Given instruction: In the listing that follows, the range to quote begins at the line that has "for side in" and ends after the line that has "bpy.context.scene.collection.objects.link(empty)"; quote it verbatim and add nothing.

======== Provided records ========

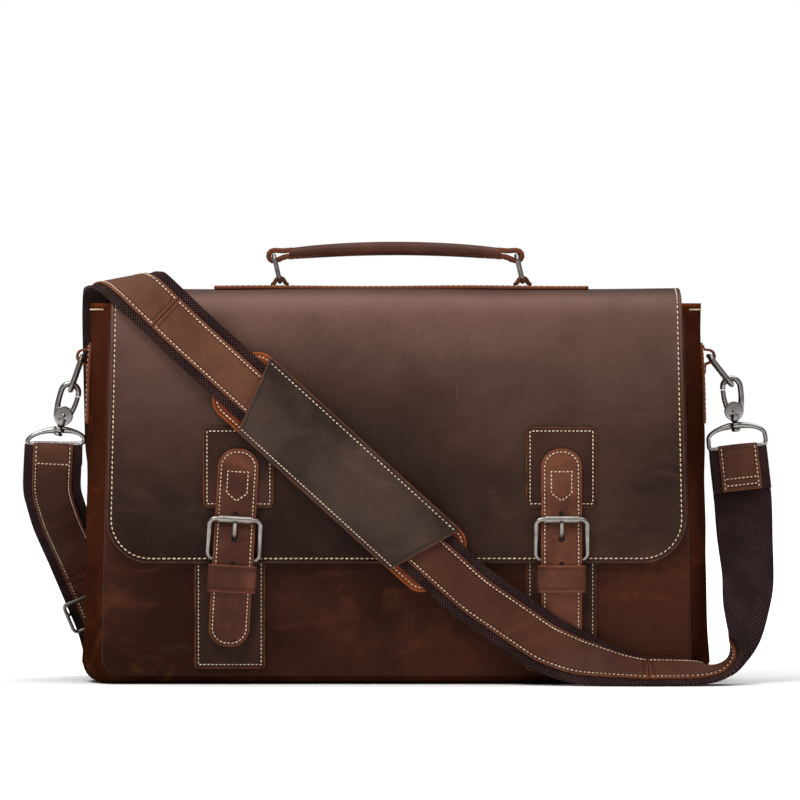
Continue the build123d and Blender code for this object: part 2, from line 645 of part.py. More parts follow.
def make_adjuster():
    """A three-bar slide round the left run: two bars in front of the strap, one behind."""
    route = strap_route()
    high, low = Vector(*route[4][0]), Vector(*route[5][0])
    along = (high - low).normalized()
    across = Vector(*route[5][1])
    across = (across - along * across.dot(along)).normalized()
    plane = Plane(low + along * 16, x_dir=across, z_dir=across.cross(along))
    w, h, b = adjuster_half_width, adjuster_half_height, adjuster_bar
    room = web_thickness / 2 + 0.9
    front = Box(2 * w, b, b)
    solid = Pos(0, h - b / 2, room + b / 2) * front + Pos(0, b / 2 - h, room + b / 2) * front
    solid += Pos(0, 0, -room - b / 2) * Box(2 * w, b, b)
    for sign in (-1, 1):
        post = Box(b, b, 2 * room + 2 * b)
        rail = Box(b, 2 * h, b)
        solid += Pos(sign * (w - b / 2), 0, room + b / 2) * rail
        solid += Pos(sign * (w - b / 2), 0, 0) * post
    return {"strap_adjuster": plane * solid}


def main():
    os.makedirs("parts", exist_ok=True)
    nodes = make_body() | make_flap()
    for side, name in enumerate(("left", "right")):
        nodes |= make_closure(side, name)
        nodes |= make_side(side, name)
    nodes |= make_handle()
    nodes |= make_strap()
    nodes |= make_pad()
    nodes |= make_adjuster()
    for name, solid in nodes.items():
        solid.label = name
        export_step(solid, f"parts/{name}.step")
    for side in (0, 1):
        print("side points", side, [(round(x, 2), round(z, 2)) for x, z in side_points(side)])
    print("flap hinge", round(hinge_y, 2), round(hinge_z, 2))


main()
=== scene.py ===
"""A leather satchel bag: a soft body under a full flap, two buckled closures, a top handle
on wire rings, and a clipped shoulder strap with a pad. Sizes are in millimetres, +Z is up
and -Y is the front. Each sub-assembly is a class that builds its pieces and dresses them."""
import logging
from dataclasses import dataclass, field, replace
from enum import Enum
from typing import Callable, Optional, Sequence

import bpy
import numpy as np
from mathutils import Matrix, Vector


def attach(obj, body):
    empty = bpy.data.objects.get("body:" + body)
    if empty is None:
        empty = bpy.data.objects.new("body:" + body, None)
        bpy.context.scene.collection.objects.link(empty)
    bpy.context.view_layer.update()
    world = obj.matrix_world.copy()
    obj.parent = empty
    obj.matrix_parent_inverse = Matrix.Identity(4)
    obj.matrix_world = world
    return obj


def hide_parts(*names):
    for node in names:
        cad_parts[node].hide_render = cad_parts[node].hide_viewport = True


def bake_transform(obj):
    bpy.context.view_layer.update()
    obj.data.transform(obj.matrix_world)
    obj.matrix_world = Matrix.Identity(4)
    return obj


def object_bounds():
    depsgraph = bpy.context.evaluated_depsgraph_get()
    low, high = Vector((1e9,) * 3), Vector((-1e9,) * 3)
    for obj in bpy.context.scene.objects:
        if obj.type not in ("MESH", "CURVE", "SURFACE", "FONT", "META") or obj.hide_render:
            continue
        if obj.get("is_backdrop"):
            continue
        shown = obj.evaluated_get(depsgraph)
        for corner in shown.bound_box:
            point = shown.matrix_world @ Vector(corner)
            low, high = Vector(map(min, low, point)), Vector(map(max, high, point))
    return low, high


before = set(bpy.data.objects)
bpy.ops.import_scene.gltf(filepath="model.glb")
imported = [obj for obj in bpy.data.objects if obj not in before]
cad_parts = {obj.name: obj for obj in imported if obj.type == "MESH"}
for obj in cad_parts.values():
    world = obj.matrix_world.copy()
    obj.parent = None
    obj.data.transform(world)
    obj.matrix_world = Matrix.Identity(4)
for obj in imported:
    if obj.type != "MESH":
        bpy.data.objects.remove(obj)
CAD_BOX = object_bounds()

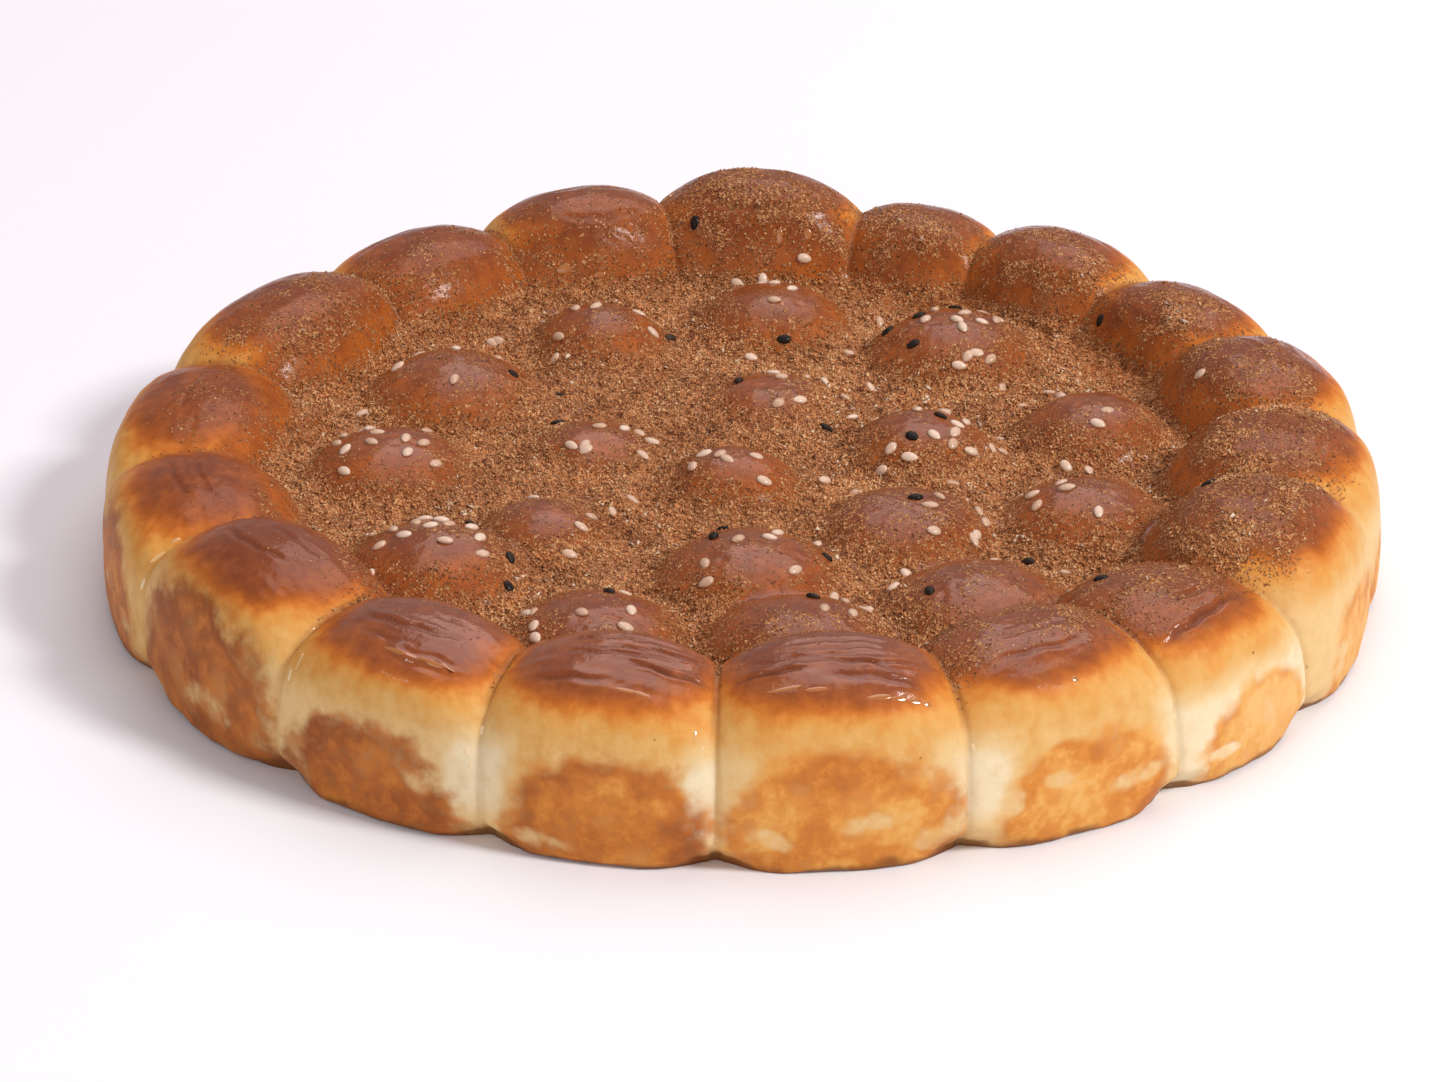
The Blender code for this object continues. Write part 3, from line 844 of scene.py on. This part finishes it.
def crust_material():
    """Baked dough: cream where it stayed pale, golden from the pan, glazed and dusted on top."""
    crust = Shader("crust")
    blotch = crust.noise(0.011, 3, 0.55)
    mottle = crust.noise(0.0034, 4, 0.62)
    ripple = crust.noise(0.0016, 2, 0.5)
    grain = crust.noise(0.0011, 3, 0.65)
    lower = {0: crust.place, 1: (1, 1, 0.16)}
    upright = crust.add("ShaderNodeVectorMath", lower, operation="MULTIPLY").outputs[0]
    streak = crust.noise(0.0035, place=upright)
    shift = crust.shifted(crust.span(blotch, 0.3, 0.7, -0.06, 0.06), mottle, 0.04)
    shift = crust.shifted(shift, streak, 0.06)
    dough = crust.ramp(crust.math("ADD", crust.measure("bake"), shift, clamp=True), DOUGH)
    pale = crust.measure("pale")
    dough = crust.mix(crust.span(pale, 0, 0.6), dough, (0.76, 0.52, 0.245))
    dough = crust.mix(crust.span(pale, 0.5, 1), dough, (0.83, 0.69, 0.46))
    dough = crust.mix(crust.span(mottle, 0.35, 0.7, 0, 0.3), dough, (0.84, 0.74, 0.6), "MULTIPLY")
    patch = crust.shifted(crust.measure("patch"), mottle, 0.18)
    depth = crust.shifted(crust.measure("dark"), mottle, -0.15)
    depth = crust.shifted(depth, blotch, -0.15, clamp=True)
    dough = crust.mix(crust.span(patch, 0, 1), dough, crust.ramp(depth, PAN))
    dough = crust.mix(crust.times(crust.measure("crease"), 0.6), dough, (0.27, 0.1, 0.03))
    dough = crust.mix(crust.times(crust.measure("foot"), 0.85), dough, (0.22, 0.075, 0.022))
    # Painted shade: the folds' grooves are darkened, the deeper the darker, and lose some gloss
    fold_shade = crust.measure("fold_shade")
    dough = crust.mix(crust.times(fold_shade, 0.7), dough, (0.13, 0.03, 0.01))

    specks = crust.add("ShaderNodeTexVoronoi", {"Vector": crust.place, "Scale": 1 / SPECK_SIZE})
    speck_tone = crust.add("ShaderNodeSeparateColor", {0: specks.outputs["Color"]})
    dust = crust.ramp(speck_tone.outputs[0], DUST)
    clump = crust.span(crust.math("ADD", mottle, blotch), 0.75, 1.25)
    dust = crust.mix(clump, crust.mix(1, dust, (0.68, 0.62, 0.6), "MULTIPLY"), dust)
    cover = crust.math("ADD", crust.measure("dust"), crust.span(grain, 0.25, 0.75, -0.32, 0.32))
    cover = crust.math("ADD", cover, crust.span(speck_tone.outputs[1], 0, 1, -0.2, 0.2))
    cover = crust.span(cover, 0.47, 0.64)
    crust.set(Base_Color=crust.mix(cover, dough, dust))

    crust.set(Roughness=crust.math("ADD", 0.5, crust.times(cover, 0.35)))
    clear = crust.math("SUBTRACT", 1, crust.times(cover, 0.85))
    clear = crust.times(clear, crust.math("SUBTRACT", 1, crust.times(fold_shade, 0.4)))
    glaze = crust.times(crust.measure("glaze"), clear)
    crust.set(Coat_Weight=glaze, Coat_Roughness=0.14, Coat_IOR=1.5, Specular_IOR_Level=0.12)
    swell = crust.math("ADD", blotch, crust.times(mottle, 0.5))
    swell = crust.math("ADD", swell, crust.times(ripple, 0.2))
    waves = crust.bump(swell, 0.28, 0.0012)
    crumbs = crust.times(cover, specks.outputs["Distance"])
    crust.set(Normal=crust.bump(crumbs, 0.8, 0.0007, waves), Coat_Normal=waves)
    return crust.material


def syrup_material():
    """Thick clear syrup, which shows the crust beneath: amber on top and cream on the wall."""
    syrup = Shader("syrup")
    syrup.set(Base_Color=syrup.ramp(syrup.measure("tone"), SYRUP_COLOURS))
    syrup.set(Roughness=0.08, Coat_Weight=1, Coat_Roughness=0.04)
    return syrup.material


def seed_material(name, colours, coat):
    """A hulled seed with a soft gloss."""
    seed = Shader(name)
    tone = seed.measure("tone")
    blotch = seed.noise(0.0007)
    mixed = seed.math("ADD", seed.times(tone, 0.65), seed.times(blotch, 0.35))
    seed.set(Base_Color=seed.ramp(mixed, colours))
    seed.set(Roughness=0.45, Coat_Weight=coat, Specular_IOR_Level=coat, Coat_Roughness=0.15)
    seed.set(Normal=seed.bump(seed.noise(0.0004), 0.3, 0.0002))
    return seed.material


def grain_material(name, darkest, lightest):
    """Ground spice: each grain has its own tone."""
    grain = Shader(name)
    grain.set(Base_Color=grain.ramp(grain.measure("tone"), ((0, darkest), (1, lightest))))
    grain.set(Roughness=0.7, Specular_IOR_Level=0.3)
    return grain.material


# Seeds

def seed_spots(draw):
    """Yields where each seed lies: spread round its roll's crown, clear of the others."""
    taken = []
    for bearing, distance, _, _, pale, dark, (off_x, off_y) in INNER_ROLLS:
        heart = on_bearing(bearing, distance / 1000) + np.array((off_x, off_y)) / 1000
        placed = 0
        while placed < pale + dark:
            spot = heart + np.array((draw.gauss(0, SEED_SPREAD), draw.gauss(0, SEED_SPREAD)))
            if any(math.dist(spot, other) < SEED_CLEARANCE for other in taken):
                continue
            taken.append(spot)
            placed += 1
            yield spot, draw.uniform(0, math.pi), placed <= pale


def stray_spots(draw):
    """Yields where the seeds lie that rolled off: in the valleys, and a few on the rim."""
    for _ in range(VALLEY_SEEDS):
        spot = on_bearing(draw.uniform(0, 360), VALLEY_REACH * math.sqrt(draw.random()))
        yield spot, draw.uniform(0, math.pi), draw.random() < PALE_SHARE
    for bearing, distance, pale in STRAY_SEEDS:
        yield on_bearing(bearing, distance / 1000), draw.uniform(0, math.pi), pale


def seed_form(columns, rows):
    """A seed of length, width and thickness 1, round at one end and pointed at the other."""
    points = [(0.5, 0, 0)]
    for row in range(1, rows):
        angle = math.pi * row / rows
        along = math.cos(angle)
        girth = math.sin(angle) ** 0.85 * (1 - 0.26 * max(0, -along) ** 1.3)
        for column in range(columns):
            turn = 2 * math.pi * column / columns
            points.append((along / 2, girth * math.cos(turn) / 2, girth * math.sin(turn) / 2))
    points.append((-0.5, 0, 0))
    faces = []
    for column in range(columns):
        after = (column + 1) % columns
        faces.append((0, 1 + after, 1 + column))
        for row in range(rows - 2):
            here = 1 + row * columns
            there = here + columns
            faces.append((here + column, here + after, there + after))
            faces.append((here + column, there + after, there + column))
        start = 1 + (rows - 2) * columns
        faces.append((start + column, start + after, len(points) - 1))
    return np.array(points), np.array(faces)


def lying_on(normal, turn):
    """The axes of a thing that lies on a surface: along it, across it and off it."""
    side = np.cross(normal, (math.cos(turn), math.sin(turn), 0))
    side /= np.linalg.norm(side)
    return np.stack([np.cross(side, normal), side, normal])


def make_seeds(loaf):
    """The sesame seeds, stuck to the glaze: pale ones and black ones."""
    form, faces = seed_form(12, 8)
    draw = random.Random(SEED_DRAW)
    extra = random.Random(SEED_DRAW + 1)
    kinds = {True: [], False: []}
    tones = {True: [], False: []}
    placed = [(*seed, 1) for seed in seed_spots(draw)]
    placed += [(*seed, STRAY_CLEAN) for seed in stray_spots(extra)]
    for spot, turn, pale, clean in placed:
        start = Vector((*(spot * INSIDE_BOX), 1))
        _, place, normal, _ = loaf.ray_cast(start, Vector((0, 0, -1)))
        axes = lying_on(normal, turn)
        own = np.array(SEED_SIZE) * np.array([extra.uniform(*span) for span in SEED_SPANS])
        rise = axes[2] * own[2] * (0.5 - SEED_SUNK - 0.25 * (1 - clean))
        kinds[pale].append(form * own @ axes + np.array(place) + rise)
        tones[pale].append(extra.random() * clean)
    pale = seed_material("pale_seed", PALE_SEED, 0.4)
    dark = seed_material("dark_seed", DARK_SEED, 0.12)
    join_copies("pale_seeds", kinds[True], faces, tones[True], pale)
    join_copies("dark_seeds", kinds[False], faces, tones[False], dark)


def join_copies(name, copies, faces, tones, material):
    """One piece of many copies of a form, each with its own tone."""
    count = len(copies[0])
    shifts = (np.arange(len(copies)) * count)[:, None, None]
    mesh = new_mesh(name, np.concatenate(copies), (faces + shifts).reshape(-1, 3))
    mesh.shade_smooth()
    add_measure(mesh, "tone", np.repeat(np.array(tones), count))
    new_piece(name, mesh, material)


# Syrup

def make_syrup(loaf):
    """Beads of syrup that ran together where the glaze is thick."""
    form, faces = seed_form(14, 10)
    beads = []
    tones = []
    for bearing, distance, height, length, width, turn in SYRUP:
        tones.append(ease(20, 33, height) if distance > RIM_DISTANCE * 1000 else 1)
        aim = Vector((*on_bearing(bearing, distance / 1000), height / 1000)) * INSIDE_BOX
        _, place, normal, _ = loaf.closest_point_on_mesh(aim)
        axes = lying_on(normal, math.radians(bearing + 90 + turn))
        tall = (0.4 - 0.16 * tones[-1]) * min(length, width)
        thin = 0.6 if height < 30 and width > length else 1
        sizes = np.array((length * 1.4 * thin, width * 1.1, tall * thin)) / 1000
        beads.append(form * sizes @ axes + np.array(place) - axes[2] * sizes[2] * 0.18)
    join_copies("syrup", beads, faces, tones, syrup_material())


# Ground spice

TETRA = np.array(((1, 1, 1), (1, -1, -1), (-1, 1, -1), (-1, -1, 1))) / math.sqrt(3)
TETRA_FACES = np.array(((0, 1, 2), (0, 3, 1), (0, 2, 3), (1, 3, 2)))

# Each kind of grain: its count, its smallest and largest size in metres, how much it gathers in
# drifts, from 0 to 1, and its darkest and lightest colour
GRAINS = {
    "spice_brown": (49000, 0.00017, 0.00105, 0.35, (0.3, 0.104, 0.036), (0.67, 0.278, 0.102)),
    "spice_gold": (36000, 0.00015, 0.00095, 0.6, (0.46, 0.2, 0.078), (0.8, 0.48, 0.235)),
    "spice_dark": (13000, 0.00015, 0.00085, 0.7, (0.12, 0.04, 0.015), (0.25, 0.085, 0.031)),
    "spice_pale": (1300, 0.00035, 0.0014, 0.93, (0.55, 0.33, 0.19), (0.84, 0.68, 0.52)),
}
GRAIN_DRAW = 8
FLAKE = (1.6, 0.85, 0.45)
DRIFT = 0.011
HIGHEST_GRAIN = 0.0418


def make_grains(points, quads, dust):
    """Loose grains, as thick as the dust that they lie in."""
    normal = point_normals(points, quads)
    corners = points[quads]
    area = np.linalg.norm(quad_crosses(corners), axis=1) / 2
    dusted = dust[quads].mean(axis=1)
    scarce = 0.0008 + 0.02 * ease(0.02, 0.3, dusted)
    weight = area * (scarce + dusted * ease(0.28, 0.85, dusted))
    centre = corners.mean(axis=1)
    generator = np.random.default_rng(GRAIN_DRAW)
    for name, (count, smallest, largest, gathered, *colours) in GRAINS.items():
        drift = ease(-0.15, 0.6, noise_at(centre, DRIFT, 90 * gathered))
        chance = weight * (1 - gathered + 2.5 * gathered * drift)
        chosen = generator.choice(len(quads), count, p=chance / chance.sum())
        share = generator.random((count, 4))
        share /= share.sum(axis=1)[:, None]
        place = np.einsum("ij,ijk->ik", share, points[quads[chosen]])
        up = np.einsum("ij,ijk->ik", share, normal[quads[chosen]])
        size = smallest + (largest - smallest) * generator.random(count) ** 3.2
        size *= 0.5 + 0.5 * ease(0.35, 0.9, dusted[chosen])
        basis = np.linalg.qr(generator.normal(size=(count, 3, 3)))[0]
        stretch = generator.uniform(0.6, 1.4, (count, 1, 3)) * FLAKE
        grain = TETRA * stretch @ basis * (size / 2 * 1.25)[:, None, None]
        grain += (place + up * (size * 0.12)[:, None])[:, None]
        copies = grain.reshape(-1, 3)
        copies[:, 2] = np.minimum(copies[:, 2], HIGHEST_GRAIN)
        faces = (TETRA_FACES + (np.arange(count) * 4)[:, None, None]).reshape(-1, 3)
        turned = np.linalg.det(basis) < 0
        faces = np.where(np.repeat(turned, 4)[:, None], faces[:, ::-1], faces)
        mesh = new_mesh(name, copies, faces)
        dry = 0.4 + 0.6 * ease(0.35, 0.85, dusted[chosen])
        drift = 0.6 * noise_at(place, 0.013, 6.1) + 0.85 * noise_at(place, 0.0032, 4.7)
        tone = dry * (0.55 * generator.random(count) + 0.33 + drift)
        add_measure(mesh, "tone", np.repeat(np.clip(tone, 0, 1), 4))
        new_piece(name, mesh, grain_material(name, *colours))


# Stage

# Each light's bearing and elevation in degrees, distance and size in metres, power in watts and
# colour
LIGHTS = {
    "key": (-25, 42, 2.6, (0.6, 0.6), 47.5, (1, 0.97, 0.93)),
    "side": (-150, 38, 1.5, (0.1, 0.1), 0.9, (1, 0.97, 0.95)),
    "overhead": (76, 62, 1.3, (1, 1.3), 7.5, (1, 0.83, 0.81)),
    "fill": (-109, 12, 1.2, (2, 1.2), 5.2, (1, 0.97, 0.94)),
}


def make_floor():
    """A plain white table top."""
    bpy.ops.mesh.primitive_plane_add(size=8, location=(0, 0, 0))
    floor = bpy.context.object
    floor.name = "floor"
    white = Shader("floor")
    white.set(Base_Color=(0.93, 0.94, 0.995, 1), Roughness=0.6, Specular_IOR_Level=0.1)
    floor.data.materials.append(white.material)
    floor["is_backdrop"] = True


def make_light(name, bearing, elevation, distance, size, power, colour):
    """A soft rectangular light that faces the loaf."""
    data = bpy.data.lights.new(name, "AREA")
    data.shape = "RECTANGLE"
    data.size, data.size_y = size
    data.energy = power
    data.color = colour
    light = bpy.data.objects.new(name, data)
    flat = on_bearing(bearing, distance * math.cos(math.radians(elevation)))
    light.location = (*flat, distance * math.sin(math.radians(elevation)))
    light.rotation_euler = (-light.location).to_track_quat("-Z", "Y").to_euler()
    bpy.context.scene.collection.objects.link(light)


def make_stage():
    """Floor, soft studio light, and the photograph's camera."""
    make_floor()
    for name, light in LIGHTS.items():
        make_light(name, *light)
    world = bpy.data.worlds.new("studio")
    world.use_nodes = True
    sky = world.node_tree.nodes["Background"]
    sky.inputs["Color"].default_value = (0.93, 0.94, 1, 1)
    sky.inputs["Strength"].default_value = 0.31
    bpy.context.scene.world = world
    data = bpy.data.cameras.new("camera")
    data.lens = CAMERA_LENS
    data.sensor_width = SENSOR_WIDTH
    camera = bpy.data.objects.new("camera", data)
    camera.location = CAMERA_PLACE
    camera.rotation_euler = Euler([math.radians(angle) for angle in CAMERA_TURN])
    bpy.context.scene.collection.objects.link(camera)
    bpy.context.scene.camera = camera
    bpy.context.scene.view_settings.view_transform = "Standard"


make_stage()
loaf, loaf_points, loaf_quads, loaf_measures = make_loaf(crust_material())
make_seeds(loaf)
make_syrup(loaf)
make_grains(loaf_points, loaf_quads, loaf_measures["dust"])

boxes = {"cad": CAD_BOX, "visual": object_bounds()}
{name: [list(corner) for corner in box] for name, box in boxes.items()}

========

Reply to the exercise:
    for side in (0, 1):
        print("side points", side, [(round(x, 2), round(z, 2)) for x, z in side_points(side)])
    print("flap hinge", round(hinge_y, 2), round(hinge_z, 2))


main()
=== scene.py ===
"""A leather satchel bag: a soft body under a full flap, two buckled closures, a top handle
on wire rings, and a clipped shoulder strap with a pad. Sizes are in millimetres, +Z is up
and -Y is the front. Each sub-assembly is a class that builds its pieces and dresses them."""
import logging
from dataclasses import dataclass, field, replace
from enum import Enum
from typing import Callable, Optional, Sequence

import bpy
import numpy as np
from mathutils import Matrix, Vector


def attach(obj, body):
    empty = bpy.data.objects.get("body:" + body)
    if empty is None:
        empty = bpy.data.objects.new("body:" + body, None)
        bpy.context.scene.collection.objects.link(empty)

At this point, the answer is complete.